Ya sabíamos que la economía tiende a autoajustarse. No siempre, claro, porque no hay mecanismos totalmente automáticos, salvo en el ámbito de la física. En las actividades humanas, la presencia del ser humano no deja de ser un factor perturbador. ¡Qué bien funcionaría todo si fuésemos máquinas que no tienen voluntad propia, que no aprenden y que no cambian sus conductas! Eso es lo que piensan algunos –y así nos va, cuando esos son los que toman las decisiones.
Leo en un periódico económico que «Wall Street pierde fuelle porque los buenos datos de la economía (norteamericana) fortalecen al dólar«. Parece una queja, ¿no? Pero no debe serlo. Eso forma parte de los mecanismos automáticos de ajuste. Sería como si alguien se enfadase porque, a consecuencia de un virus o un microbio, ha tenido trastornos estomacales o fiebre.
Los mecanismos automáticos son buenos. Cuando una economía acelera el crecimiento del producto y la demanda, los tipos de interés tienden a subir, por la mayor demanda de crédito, y su moneda tiende a apreciarse, precisamente por la subida de tipos. Y esto frena el crecimiento: los mayores tipos de interés desaniman el consumo de bienes duraderos y la inversión, y la apreciación de la moneda desacelera las exportaciones y anima las importaciones. El resultado es un crecimiento más moderado. Sin esos mecanismos automáticos, la economía sería una sucesión de auges violentos y depresiones de vértigo.
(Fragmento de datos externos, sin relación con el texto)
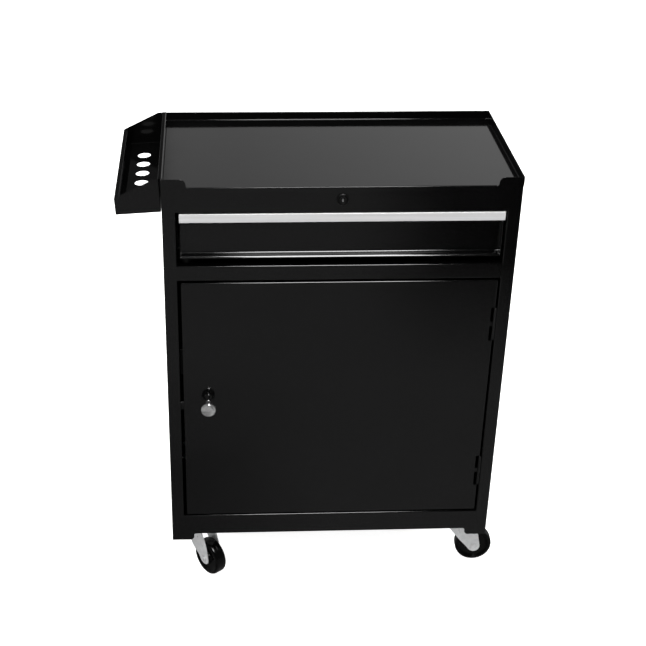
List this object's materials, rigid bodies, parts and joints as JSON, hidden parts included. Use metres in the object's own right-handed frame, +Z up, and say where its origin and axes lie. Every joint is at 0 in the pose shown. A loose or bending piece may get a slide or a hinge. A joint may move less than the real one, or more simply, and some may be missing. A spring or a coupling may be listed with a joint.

Que es lo que pretenden algunos, según parece: aprovechemos los auges, alarguémoslos, acelerémoslos, para hacernos más ricos más pronto. Y cuando lleguen las vacas flacas, corramos al Estado y al banco central para pedir nuevas medidas de expansión. Todo menos tener paciencia, que no es virtud para el siglo XXI, por lo que parece. Ya la Biblia denunciaba a los avariciosos que se decían: ¿cuándo pasará el sábado, el día de fiesta, para volver a vender el trigo con balanzas trucadas?